Stored items from a collection:

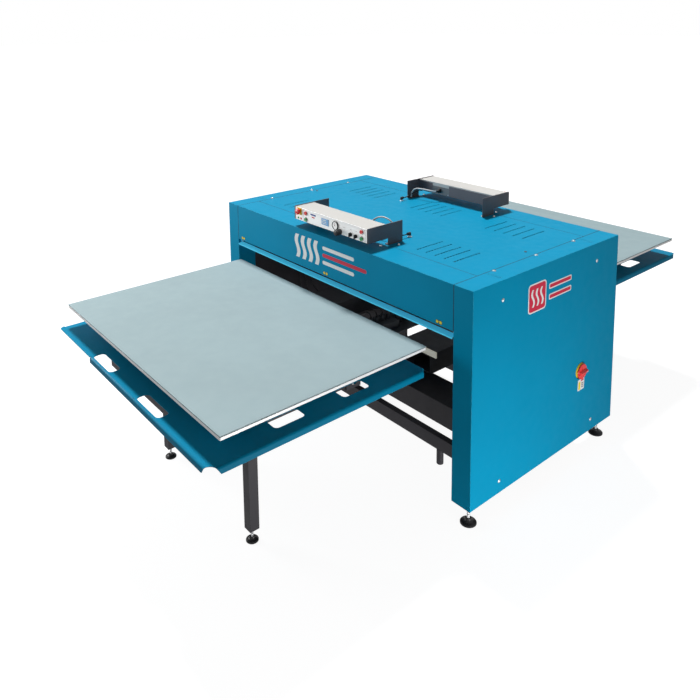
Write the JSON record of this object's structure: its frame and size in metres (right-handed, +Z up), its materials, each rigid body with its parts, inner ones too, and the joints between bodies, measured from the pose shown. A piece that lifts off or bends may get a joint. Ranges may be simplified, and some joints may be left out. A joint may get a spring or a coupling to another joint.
{
  "type": "double shuttle heat press",
  "caption": "Large pneumatic flat-bed heat press: a boxed body with a heated upper platen, padded tables that roll out to the front and the rear, and a control console on each side of the top.",
  "frame": {"origin": "on the floor, under the middle of the press body", "axes": "+X across the machine, towards the casing with the main switch; +Y from the front (operator's) console to the rear, along the tables' travel; +Z up"},
  "size_m": [2.1425, 3.716, 1.3184],
  "materials": {
    "case_paint": "powder-coated turquoise blue, fine texture, semi-gloss",
    "trip_paint": "light blue powder coat, semi-gloss",
    "frame_paint": "charcoal powder coat, satin",
    "bearer_paint": "dark grey paint, matt",
    "nose_nylon": "cream nylon, machined",
    "zinc": "zinc-plated",
    "black_rubber": "moulded, matt",
    "black_plastic": "moulded, fine grain",
    "bronze": "sintered bronze",
    "brass": "turned, bright",
    "valve_paint": "grey enamel",
    "box_paint": "light grey powder coat",
    "console_grey": "warm light grey, fine texture",
    "console_plate": "charcoal powder coat, satin",
    "fascia_white": "white printed foil, satin",
    "display_blue": "glossy bezel and screen",
    "cable_grey": "flexible PVC, satin",
    "table_alloy": "milled plate, bright edge",
    "pad_silicone": "pale blue-grey silicone sheet, matt",
    "tray_paint": "powder-coated turquoise blue, semi-gloss",
    "wheel_steel": "turned and ground",
    "platen_alloy": "cast, ground flat",
    "ceramic": "glazed ceramic",
    "board": "pressed mineral board",
    "rod_steel": "hard-chromed, polished",
    "bag_rubber": "fabric-reinforced rubber",
    "spring_steel": "oiled spring wire",
    "red_plastic": "moulded, glossy",
    "green_plastic": "moulded, glossy",
    "switch_yellow": "moulded yellow"
  },
  "bodies": {
    "frame": {"side_frame_left": "frame_paint", "side_frame_right": "frame_paint", "upper_beams": "frame_paint", "lower_beams": "frame_paint", "bearers": "bearer_paint", "bearer_noses": "nose_nylon", "cross_tubes": "frame_paint", "left_casing": "case_paint", "right_casing": "case_paint", "front_hood": "case_paint", "rear_hood": "case_paint", "top_cover": "case_paint", "casing_screws": "zinc", "foot_pads": "black_plastic", "foot_studs": "zinc", "rails": "frame_paint", "legs": "frame_paint", "stop_bumpers": "black_rubber", "guide_bushes": "bronze", "pneumatic_unit": "valve_paint", "electrical_box": "box_paint", "air_inlet": "brass", "cable_gland": "black_plastic", "main_switch_plate": "switch_yellow", "console_boxes": "console_grey", "console_plates": "console_plate", "console_fascias": "fascia_white", "console_instruments": "display_blue", "console_harness": "cable_grey"},
    "front_shuttle": {"front_table_plate": "table_alloy", "front_pad": "pad_silicone", "front_carriage": "frame_paint", "front_tray": "tray_paint"},
    "front_outer_wheels": {"front_outer_wheelset": "wheel_steel"},
    "front_inner_wheels": {"front_inner_wheelset": "wheel_steel"},
    "rear_shuttle": {"rear_table_plate": "table_alloy", "rear_pad": "pad_silicone", "rear_carriage": "frame_paint", "rear_tray": "tray_paint"},
    "rear_outer_wheels": {"rear_outer_wheelset": "wheel_steel"},
    "rear_inner_wheels": {"rear_inner_wheelset": "wheel_steel"},
    "platen": {"heat_platen": "platen_alloy", "heater_terminals": "ceramic", "insulation_board": "board", "pressure_plate": "frame_paint", "guide_rods": "rod_steel", "air_bags": "bag_rubber", "return_springs": "spring_steel"},
    "front_trip": {"front_trip_bar": "trip_paint"},
    "rear_trip": {"rear_trip_bar": "trip_paint"},
    "front_stop_head": {"front_estop": "red_plastic"},
    "front_start": {"front_start_buttons": "green_plastic"},
    "front_stop": {"front_stop_buttons": "red_plastic"},
    "regulator_knob": {"pressure_knob": "black_plastic"},
    "left_switch": {"left_selector": "black_plastic"},
    "right_switch": {"right_selector": "black_plastic"},
    "rear_stop_head": {"rear_estop": "red_plastic"},
    "rear_start": {"rear_start_buttons": "green_plastic"},
    "rear_stop": {"rear_stop_buttons": "red_plastic"},
    "main_switch": {"main_switch_knob": "red_plastic"}
  },
  "joints": [
    {"name": "front_table_slide", "type": "slide", "parent": "frame", "child": "front_shuttle", "axis": [0, 1, 0], "range_m": [0, 1.244]},
    {"name": "rear_table_slide", "type": "slide", "parent": "frame", "child": "rear_shuttle", "axis": [0, 1, 0], "range_m": [-1.244, 0]},
    {"name": "front_outer_wheels_roll", "type": "hinge", "parent": "front_shuttle", "child": "front_outer_wheels", "pos_m": [0, -1.579, 0.6603], "axis": [-1, 0, 0], "range_deg": [0, 1589]},
    {"name": "front_inner_wheels_roll", "type": "hinge", "parent": "front_shuttle", "child": "front_inner_wheels", "pos_m": [0, -0.909, 0.6603], "axis": [-1, 0, 0], "range_deg": [0, 1589]},
    {"name": "rear_outer_wheels_roll", "type": "hinge", "parent": "rear_shuttle", "child": "rear_outer_wheels", "pos_m": [0, 1.579, 0.6603], "axis": [-1, 0, 0], "range_deg": [-1589, 0]},
    {"name": "rear_inner_wheels_roll", "type": "hinge", "parent": "rear_shuttle", "child": "rear_inner_wheels", "pos_m": [0, 0.909, 0.6603], "axis": [-1, 0, 0], "range_deg": [-1589, 0]},
    {"name": "platen_lift", "type": "slide", "parent": "frame", "child": "platen", "axis": [0, 0, -1], "range_m": [0, 0.06], "stiffness_N_per_m": 20000, "springref_m": -0.25, "deforming": ["air_bags", "return_springs"]},
    {"name": "front_trip_tilt", "type": "hinge", "parent": "frame", "child": "front_trip", "pos_m": [0, -0.603, 0.95], "axis": [-1, 0, 0], "range_deg": [0, 8]},
    {"name": "rear_trip_tilt", "type": "hinge", "parent": "frame", "child": "rear_trip", "pos_m": [0, 0.603, 0.95], "axis": [1, 0, 0], "range_deg": [0, 8]},
    {"name": "front_stop_head_press", "type": "slide", "parent": "frame", "child": "front_stop_head", "axis": [0, 1, 0], "range_m": [0, 0.005], "stiffness_N_per_m": 800, "springref_m": -0.003},
    {"name": "front_start_press", "type": "slide", "parent": "frame", "child": "front_start", "axis": [0, 1, 0], "range_m": [0, 0.003], "stiffness_N_per_m": 500, "springref_m": -0.003},
    {"name": "front_stop_press", "type": "slide", "parent": "frame", "child": "front_stop", "axis": [0, 1, 0], "range_m": [0, 0.003], "stiffness_N_per_m": 500, "springref_m": -0.003},
    {"name": "rear_stop_head_press", "type": "slide", "parent": "frame", "child": "rear_stop_head", "axis": [0, -1, 0], "range_m": [0, 0.005], "stiffness_N_per_m": 800, "springref_m": -0.003},
    {"name": "rear_start_press", "type": "slide", "parent": "frame", "child": "rear_start", "axis": [0, -1, 0], "range_m": [0, 0.003], "stiffness_N_per_m": 500, "springref_m": -0.003},
    {"name": "rear_stop_press", "type": "slide", "parent": "frame", "child": "rear_stop", "axis": [0, -1, 0], "range_m": [0, 0.003], "stiffness_N_per_m": 500, "springref_m": -0.003},
    {"name": "pressure_knob_turn", "type": "hinge", "parent": "frame", "child": "regulator_knob", "pos_m": [0.099, -0.604, 1.246], "axis": [0, 1, 0], "range_deg": [0, 1080]},
    {"name": "left_selector_turn", "type": "hinge", "parent": "frame", "child": "left_switch", "pos_m": [0.186, -0.604, 1.25], "axis": [0, 1, 0], "range_deg": [0, 90]},
    {"name": "right_selector_turn", "type": "hinge", "parent": "frame", "child": "right_switch", "pos_m": [0.229, -0.604, 1.25], "axis": [0, 1, 0], "range_deg": [0, 90]},
    {"name": "main_switch_turn", "type": "hinge", "parent": "frame", "child": "main_switch", "pos_m": [1.0415, 0.286, 0.503], "axis": [1, 0, 0], "range_deg": [0, 90]}
  ],
  "couplings": [
    {"joint": "front_outer_wheels_roll", "follows": "front_table_slide", "rad_per_m": 22.222},
    {"joint": "front_inner_wheels_roll", "follows": "front_table_slide", "rad_per_m": 22.222},
    {"joint": "rear_outer_wheels_roll", "follows": "rear_table_slide", "rad_per_m": 22.222},
    {"joint": "rear_inner_wheels_roll", "follows": "rear_table_slide", "rad_per_m": 22.222}
  ]
}
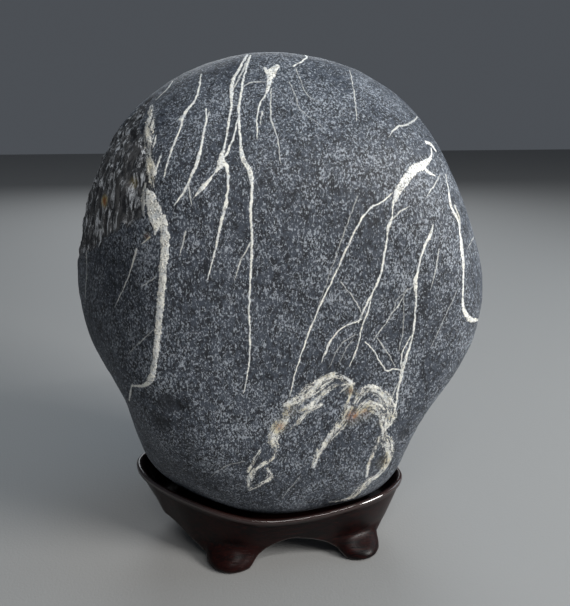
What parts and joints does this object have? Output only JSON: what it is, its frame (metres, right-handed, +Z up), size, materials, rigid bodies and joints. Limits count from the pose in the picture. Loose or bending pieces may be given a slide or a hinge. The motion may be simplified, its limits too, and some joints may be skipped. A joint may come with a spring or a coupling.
{
  "type": "scholars rock on stand",
  "caption": "Rounded dark grey viewing stone with white mineral veins, seated upright in a low carved hardwood stand on bracket feet",
  "frame": {"origin": "on the surface it stands on, under the middle of the stone and stand together", "axes": "+Z up, the stone's broad veined face looks along -Y, its width runs along X"},
  "size_m": [0.1918, 0.1182, 0.2402],
  "materials": {
    "veined_stone": "water-worn, matt to satin, fine light speckle, creamy white veins",
    "rosewood": "dark reddish brown, hand rubbed to a gloss"
  },
  "bodies": {
    "root": {"stone": "veined_stone", "stand": "rosewood"}
  },
  "joints": []
}
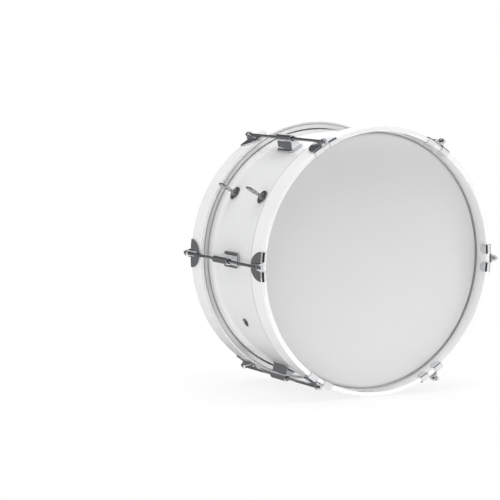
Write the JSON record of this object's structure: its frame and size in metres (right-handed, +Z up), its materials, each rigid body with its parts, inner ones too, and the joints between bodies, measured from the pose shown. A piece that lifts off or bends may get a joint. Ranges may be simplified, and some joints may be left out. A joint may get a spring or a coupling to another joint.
{
  "type": "marching bass drum",
  "caption": "Marching bass drum: gloss shell, film heads under counter hoops, claw hooks on key-turned tension rods, and eyebolts for a carrier.",
  "frame": {"origin": "on the floor under the drum's middle, the bottom centre of its box", "axes": "+Y is the drum's axis, from the front head to the back head; +Z is up; +X is to the right of somebody who looks at the front head"},
  "size_m": [0.5094, 0.282, 0.482],
  "materials": {
    "shell_lacquer": "gloss white lacquer on a wooden ply shell",
    "hoop_lacquer": "gloss white lacquer on wooden hoops",
    "head_film": "pale grey-white satin film",
    "flesh_hoop_metal": "plain satin aluminium",
    "chrome": "bright chrome plate",
    "rod_chrome": "bright chrome plate, worn grey on the threads",
    "zinc_plate": "dull zinc plate"
  },
  "bodies": {
    "drum": {"shell": "shell_lacquer", "front_head": "head_film", "front_flesh_hoop": "flesh_hoop_metal", "front_hoop": "hoop_lacquer", "back_head": "head_film", "back_flesh_hoop": "flesh_hoop_metal", "back_hoop": "hoop_lacquer", "lug_1": "chrome", "lug_screw_1_front": "zinc_plate", "lug_screw_1_back": "zinc_plate", "lug_2": "chrome", "lug_screw_2_front": "zinc_plate", "lug_screw_2_back": "zinc_plate", "lug_3": "chrome", "lug_screw_3_front": "zinc_plate", "lug_screw_3_back": "zinc_plate", "lug_4": "chrome", "lug_screw_4_front": "zinc_plate", "lug_screw_4_back": "zinc_plate", "lug_5": "chrome", "lug_screw_5_front": "zinc_plate", "lug_screw_5_back": "zinc_plate", "lug_6": "chrome", "lug_screw_6_front": "zinc_plate", "lug_screw_6_back": "zinc_plate", "eyebolt_front": "chrome", "eyebolt_cup_front": "chrome", "eyebolt_nut_front": "zinc_plate", "eyebolt_back": "chrome", "eyebolt_cup_back": "chrome", "eyebolt_nut_back": "zinc_plate", "vent_grommet": "chrome"},
    "front_claw_1": {"front_claw_1": "chrome"},
    "front_rod_1": {"front_rod_1": "rod_chrome"},
    "back_claw_1": {"back_claw_1": "chrome"},
    "back_rod_1": {"back_rod_1": "rod_chrome"},
    "front_claw_2": {"front_claw_2": "chrome"},
    "front_rod_2": {"front_rod_2": "rod_chrome"},
    "back_claw_2": {"back_claw_2": "chrome"},
    "back_rod_2": {"back_rod_2": "rod_chrome"},
    "front_claw_3": {"front_claw_3": "chrome"},
    "front_rod_3": {"front_rod_3": "rod_chrome"},
    "back_claw_3": {"back_claw_3": "chrome"},
    "back_rod_3": {"back_rod_3": "rod_chrome"},
    "front_claw_4": {"front_claw_4": "chrome"},
    "front_rod_4": {"front_rod_4": "rod_chrome"},
    "back_claw_4": {"back_claw_4": "chrome"},
    "back_rod_4": {"back_rod_4": "rod_chrome"},
    "front_claw_5": {"front_claw_5": "chrome"},
    "front_rod_5": {"front_rod_5": "rod_chrome"},
    "back_claw_5": {"back_claw_5": "chrome"},
    "back_rod_5": {"back_rod_5": "rod_chrome"},
    "front_claw_6": {"front_claw_6": "chrome"},
    "front_rod_6": {"front_rod_6": "rod_chrome"},
    "back_claw_6": {"back_claw_6": "chrome"},
    "back_rod_6": {"back_rod_6": "rod_chrome"}
  },
  "joints": [
    {"name": "front_claw_1_slide", "type": "slide", "parent": "drum", "child": "front_claw_1", "axis": [0, -1, 0], "range_m": [0, 0.01693]},
    {"name": "front_rod_1_turn", "type": "hinge", "parent": "front_claw_1", "child": "front_rod_1", "pos_m": [0.248, -0.1328, 0.241], "axis": [0, -1, 0], "range_deg": [0, 5760]},
    {"name": "back_claw_1_slide", "type": "slide", "parent": "drum", "child": "back_claw_1", "axis": [0, 1, 0], "range_m": [0, 0.01693]},
    {"name": "back_rod_1_turn", "type": "hinge", "parent": "back_claw_1", "child": "back_rod_1", "pos_m": [0.248, 0.1328, 0.241], "axis": [0, 1, 0], "range_deg": [0, 5760]},
    {"name": "front_claw_2_slide", "type": "slide", "parent": "drum", "child": "front_claw_2", "axis": [0, -1, 0], "range_m": [0, 0.01693]},
    {"name": "front_rod_2_turn", "type": "hinge", "parent": "front_claw_2", "child": "front_rod_2", "pos_m": [0.124, -0.1328, 0.45577], "axis": [0, -1, 0], "range_deg": [0, 5760]},
    {"name": "back_claw_2_slide", "type": "slide", "parent": "drum", "child": "back_claw_2", "axis": [0, 1, 0], "range_m": [0, 0.01693]},
    {"name": "back_rod_2_turn", "type": "hinge", "parent": "back_claw_2", "child": "back_rod_2", "pos_m": [0.124, 0.1328, 0.45577], "axis": [0, 1, 0], "range_deg": [0, 5760]},
    {"name": "front_claw_3_slide", "type": "slide", "parent": "drum", "child": "front_claw_3", "axis": [0, -1, 0], "range_m": [0, 0.01693]},
    {"name": "front_rod_3_turn", "type": "hinge", "parent": "front_claw_3", "child": "front_rod_3", "pos_m": [-0.124, -0.1328, 0.45577], "axis": [0, -1, 0], "range_deg": [0, 5760]},
    {"name": "back_claw_3_slide", "type": "slide", "parent": "drum", "child": "back_claw_3", "axis": [0, 1, 0], "range_m": [0, 0.01693]},
    {"name": "back_rod_3_turn", "type": "hinge", "parent": "back_claw_3", "child": "back_rod_3", "pos_m": [-0.124, 0.1328, 0.45577], "axis": [0, 1, 0], "range_deg": [0, 5760]},
    {"name": "front_claw_4_slide", "type": "slide", "parent": "drum", "child": "front_claw_4", "axis": [0, -1, 0], "range_m": [0, 0.01693]},
    {"name": "front_rod_4_turn", "type": "hinge", "parent": "front_claw_4", "child": "front_rod_4", "pos_m": [-0.248, -0.1328, 0.241], "axis": [0, -1, 0], "range_deg": [0, 5760]},
    {"name": "back_claw_4_slide", "type": "slide", "parent": "drum", "child": "back_claw_4", "axis": [0, 1, 0], "range_m": [0, 0.01693]},
    {"name": "back_rod_4_turn", "type": "hinge", "parent": "back_claw_4", "child": "back_rod_4", "pos_m": [-0.248, 0.1328, 0.241], "axis": [0, 1, 0], "range_deg": [0, 5760]},
    {"name": "front_claw_5_slide", "type": "slide", "parent": "drum", "child": "front_claw_5", "axis": [0, -1, 0], "range_m": [0, 0.01693]},
    {"name": "front_rod_5_turn", "type": "hinge", "parent": "front_claw_5", "child": "front_rod_5", "pos_m": [-0.124, -0.1328, 0.02623], "axis": [0, -1, 0], "range_deg": [0, 5760]},
    {"name": "back_claw_5_slide", "type": "slide", "parent": "drum", "child": "back_claw_5", "axis": [0, 1, 0], "range_m": [0, 0.01693]},
    {"name": "back_rod_5_turn", "type": "hinge", "parent": "back_claw_5", "child": "back_rod_5", "pos_m": [-0.124, 0.1328, 0.02623], "axis": [0, 1, 0], "range_deg": [0, 5760]},
    {"name": "front_claw_6_slide", "type": "slide", "parent": "drum", "child": "front_claw_6", "axis": [0, -1, 0], "range_m": [0, 0.01693]},
    {"name": "front_rod_6_turn", "type": "hinge", "parent": "front_claw_6", "child": "front_rod_6", "pos_m": [0.124, -0.1328, 0.02623], "axis": [0, -1, 0], "range_deg": [0, 5760]},
    {"name": "back_claw_6_slide", "type": "slide", "parent": "drum", "child": "back_claw_6", "axis": [0, 1, 0], "range_m": [0, 0.01693]},
    {"name": "back_rod_6_turn", "type": "hinge", "parent": "back_claw_6", "child": "back_rod_6", "pos_m": [0.124, 0.1328, 0.02623], "axis": [0, 1, 0], "range_deg": [0, 5760]}
  ],
  "couplings": [
    {"joint": "front_rod_1_turn", "follows": "front_claw_1_slide", "rad_per_m": 5936.9},
    {"joint": "back_rod_1_turn", "follows": "back_claw_1_slide", "rad_per_m": 5936.9},
    {"joint": "front_rod_2_turn", "follows": "front_claw_2_slide", "rad_per_m": 5936.9},
    {"joint": "back_rod_2_turn", "follows": "back_claw_2_slide", "rad_per_m": 5936.9},
    {"joint": "front_rod_3_turn", "follows": "front_claw_3_slide", "rad_per_m": 5936.9},
    {"joint": "back_rod_3_turn", "follows": "back_claw_3_slide", "rad_per_m": 5936.9},
    {"joint": "front_rod_4_turn", "follows": "front_claw_4_slide", "rad_per_m": 5936.9},
    {"joint": "back_rod_4_turn", "follows": "back_claw_4_slide", "rad_per_m": 5936.9},
    {"joint": "front_rod_5_turn", "follows": "front_claw_5_slide", "rad_per_m": 5936.9},
    {"joint": "back_rod_5_turn", "follows": "back_claw_5_slide", "rad_per_m": 5936.9},
    {"joint": "front_rod_6_turn", "follows": "front_claw_6_slide", "rad_per_m": 5936.9},
    {"joint": "back_rod_6_turn", "follows": "back_claw_6_slide", "rad_per_m": 5936.9}
  ]
}
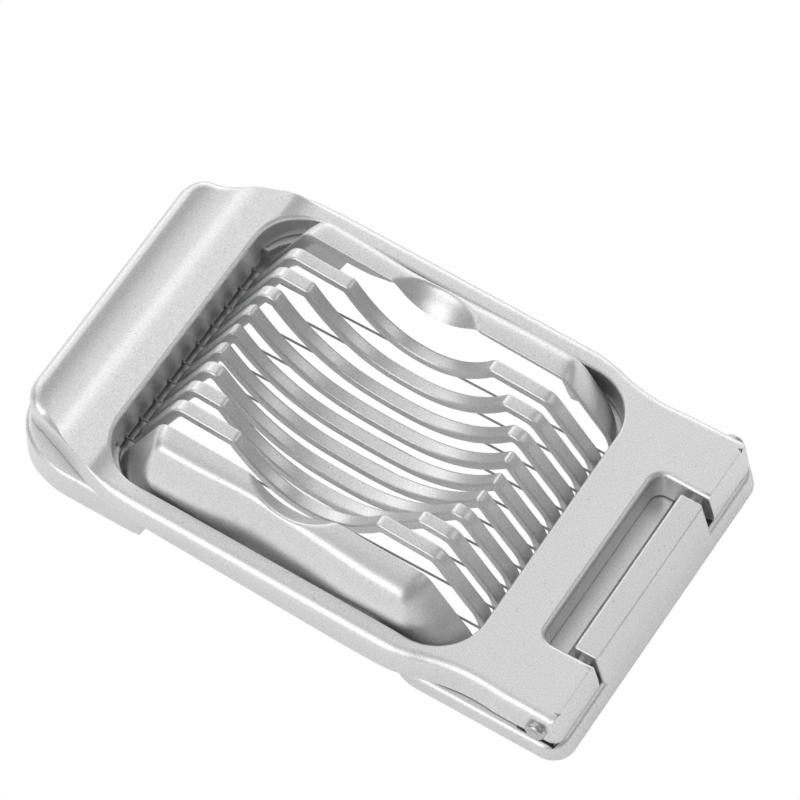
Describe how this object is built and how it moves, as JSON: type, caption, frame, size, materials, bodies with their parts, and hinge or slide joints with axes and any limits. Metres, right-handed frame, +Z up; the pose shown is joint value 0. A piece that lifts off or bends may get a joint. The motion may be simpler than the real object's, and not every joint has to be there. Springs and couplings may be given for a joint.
{
  "type": "egg slicer",
  "caption": "Cast aluminium egg slicer: slatted base with an oval egg hollow and a hinged frame of parallel cutting wires with a scooped handle.",
  "frame": {"origin": "middle of the base's footprint, on the surface it stands on", "axes": "+Z up, +X towards the hinge, -X towards the handle, Y across the wires"},
  "size_m": [0.1336, 0.082, 0.0254],
  "materials": {
    "cast_aluminium": "satin lacquered casting with a fine cast grain",
    "cast_aluminium_frame": "satin lacquered casting with a fine cast grain",
    "polished_steel": "polished, riveted ends",
    "ferrule_steel": "crimped, dull",
    "wire_steel": "drawn stainless wire"
  },
  "bodies": {
    "base": {"base_casting": "cast_aluminium", "hinge_pin": "polished_steel"},
    "frame": {"cutting_frame": "cast_aluminium_frame", "handle_ferrules": "ferrule_steel", "hinge_ferrules": "ferrule_steel", "wire_01": "wire_steel", "wire_02": "wire_steel", "wire_03": "wire_steel", "wire_04": "wire_steel", "wire_05": "wire_steel", "wire_06": "wire_steel", "wire_07": "wire_steel", "wire_08": "wire_steel", "wire_09": "wire_steel", "wire_10": "wire_steel"}
  },
  "joints": [
    {"name": "frame_hinge", "type": "hinge", "parent": "base", "child": "frame", "pos_m": [0.06, 0, 0.0082], "axis": [0, 1, 0], "range_deg": [0, 100]}
  ]
}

Your objective:
Reply with one number: the count of lines in the entries that include the word "caption".

Response for this exercise:
5